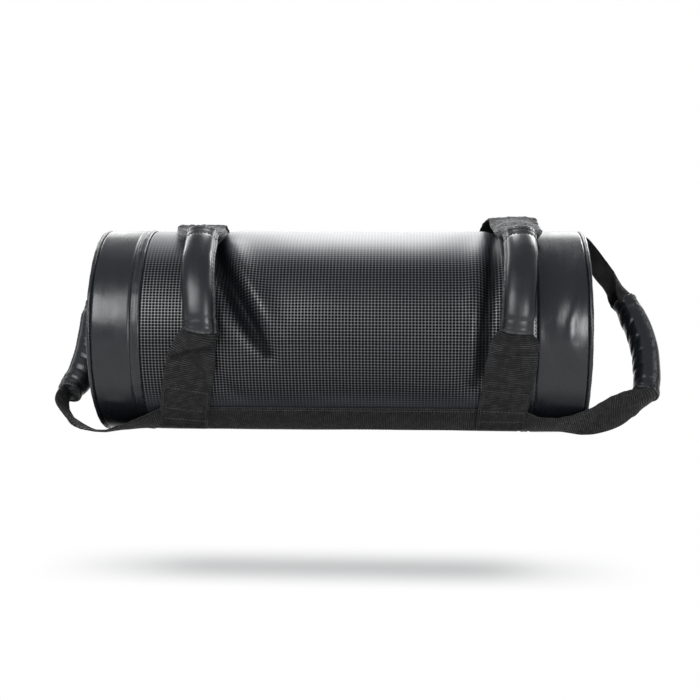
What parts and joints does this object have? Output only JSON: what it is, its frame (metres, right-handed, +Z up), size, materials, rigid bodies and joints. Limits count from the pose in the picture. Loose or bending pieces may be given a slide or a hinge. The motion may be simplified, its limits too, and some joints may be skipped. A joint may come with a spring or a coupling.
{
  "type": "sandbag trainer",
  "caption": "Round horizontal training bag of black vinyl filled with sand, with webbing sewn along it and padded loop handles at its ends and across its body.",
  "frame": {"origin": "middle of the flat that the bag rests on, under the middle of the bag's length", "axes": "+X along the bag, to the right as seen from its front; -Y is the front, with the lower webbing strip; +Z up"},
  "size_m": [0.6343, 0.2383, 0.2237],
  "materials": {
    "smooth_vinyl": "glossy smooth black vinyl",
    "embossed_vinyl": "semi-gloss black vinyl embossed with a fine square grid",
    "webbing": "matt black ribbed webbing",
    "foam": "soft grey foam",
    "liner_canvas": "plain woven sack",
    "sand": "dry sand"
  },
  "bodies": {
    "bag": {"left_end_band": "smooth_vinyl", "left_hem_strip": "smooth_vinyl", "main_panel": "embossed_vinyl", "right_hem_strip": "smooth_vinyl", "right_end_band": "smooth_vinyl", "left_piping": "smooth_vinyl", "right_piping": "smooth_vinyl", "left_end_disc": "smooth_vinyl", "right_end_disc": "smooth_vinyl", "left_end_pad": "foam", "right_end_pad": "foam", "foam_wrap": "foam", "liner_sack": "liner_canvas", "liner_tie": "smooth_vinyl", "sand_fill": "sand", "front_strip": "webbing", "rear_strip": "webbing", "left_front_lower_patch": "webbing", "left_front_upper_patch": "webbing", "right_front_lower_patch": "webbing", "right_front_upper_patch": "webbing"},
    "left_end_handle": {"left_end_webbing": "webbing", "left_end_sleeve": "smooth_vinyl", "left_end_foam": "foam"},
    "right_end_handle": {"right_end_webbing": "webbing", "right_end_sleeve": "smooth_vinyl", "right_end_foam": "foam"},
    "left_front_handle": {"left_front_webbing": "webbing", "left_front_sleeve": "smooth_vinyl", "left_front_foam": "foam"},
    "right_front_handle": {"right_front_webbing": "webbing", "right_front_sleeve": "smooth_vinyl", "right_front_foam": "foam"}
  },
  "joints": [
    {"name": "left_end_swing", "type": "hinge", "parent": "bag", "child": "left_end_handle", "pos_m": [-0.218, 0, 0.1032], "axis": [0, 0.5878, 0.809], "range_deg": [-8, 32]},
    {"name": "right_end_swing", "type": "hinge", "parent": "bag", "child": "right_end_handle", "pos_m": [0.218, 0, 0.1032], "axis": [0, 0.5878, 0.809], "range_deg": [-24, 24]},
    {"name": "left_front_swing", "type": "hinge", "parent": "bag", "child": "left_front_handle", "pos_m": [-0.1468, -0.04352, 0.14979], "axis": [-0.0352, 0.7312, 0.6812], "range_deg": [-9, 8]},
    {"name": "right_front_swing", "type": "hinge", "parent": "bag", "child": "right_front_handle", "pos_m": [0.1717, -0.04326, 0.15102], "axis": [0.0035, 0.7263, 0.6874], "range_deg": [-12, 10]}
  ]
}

## Your objective
Give an exact copy of all the data shown above.

## Full answer
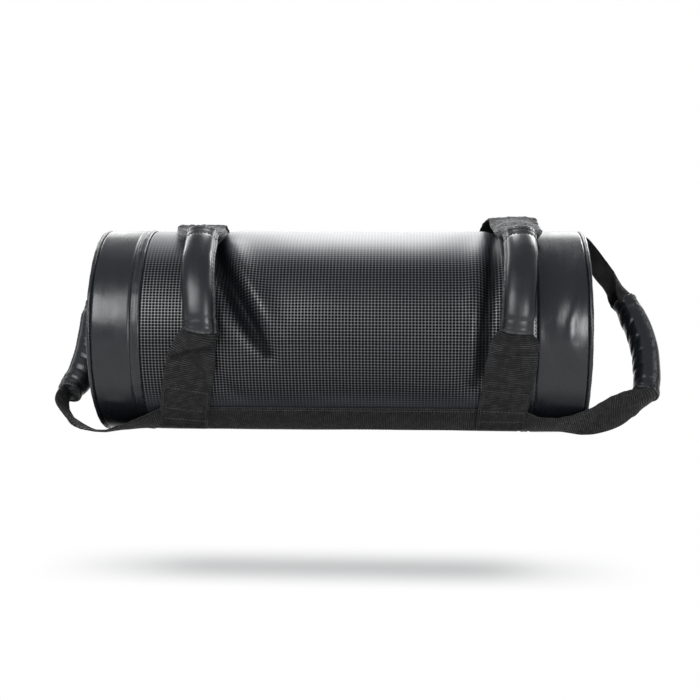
What parts and joints does this object have? Output only JSON: what it is, its frame (metres, right-handed, +Z up), size, materials, rigid bodies and joints. Limits count from the pose in the picture. Loose or bending pieces may be given a slide or a hinge. The motion may be simplified, its limits too, and some joints may be skipped. A joint may come with a spring or a coupling.
{
  "type": "sandbag trainer",
  "caption": "Round horizontal training bag of black vinyl filled with sand, with webbing sewn along it and padded loop handles at its ends and across its body.",
  "frame": {"origin": "middle of the flat that the bag rests on, under the middle of the bag's length", "axes": "+X along the bag, to the right as seen from its front; -Y is the front, with the lower webbing strip; +Z up"},
  "size_m": [0.6343, 0.2383, 0.2237],
  "materials": {
    "smooth_vinyl": "glossy smooth black vinyl",
    "embossed_vinyl": "semi-gloss black vinyl embossed with a fine square grid",
    "webbing": "matt black ribbed webbing",
    "foam": "soft grey foam",
    "liner_canvas": "plain woven sack",
    "sand": "dry sand"
  },
  "bodies": {
    "bag": {"left_end_band": "smooth_vinyl", "left_hem_strip": "smooth_vinyl", "main_panel": "embossed_vinyl", "right_hem_strip": "smooth_vinyl", "right_end_band": "smooth_vinyl", "left_piping": "smooth_vinyl", "right_piping": "smooth_vinyl", "left_end_disc": "smooth_vinyl", "right_end_disc": "smooth_vinyl", "left_end_pad": "foam", "right_end_pad": "foam", "foam_wrap": "foam", "liner_sack": "liner_canvas", "liner_tie": "smooth_vinyl", "sand_fill": "sand", "front_strip": "webbing", "rear_strip": "webbing", "left_front_lower_patch": "webbing", "left_front_upper_patch": "webbing", "right_front_lower_patch": "webbing", "right_front_upper_patch": "webbing"},
    "left_end_handle": {"left_end_webbing": "webbing", "left_end_sleeve": "smooth_vinyl", "left_end_foam": "foam"},
    "right_end_handle": {"right_end_webbing": "webbing", "right_end_sleeve": "smooth_vinyl", "right_end_foam": "foam"},
    "left_front_handle": {"left_front_webbing": "webbing", "left_front_sleeve": "smooth_vinyl", "left_front_foam": "foam"},
    "right_front_handle": {"right_front_webbing": "webbing", "right_front_sleeve": "smooth_vinyl", "right_front_foam": "foam"}
  },
  "joints": [
    {"name": "left_end_swing", "type": "hinge", "parent": "bag", "child": "left_end_handle", "pos_m": [-0.218, 0, 0.1032], "axis": [0, 0.5878, 0.809], "range_deg": [-8, 32]},
    {"name": "right_end_swing", "type": "hinge", "parent": "bag", "child": "right_end_handle", "pos_m": [0.218, 0, 0.1032], "axis": [0, 0.5878, 0.809], "range_deg": [-24, 24]},
    {"name": "left_front_swing", "type": "hinge", "parent": "bag", "child": "left_front_handle", "pos_m": [-0.1468, -0.04352, 0.14979], "axis": [-0.0352, 0.7312, 0.6812], "range_deg": [-9, 8]},
    {"name": "right_front_swing", "type": "hinge", "parent": "bag", "child": "right_front_handle", "pos_m": [0.1717, -0.04326, 0.15102], "axis": [0.0035, 0.7263, 0.6874], "range_deg": [-12, 10]}
  ]
}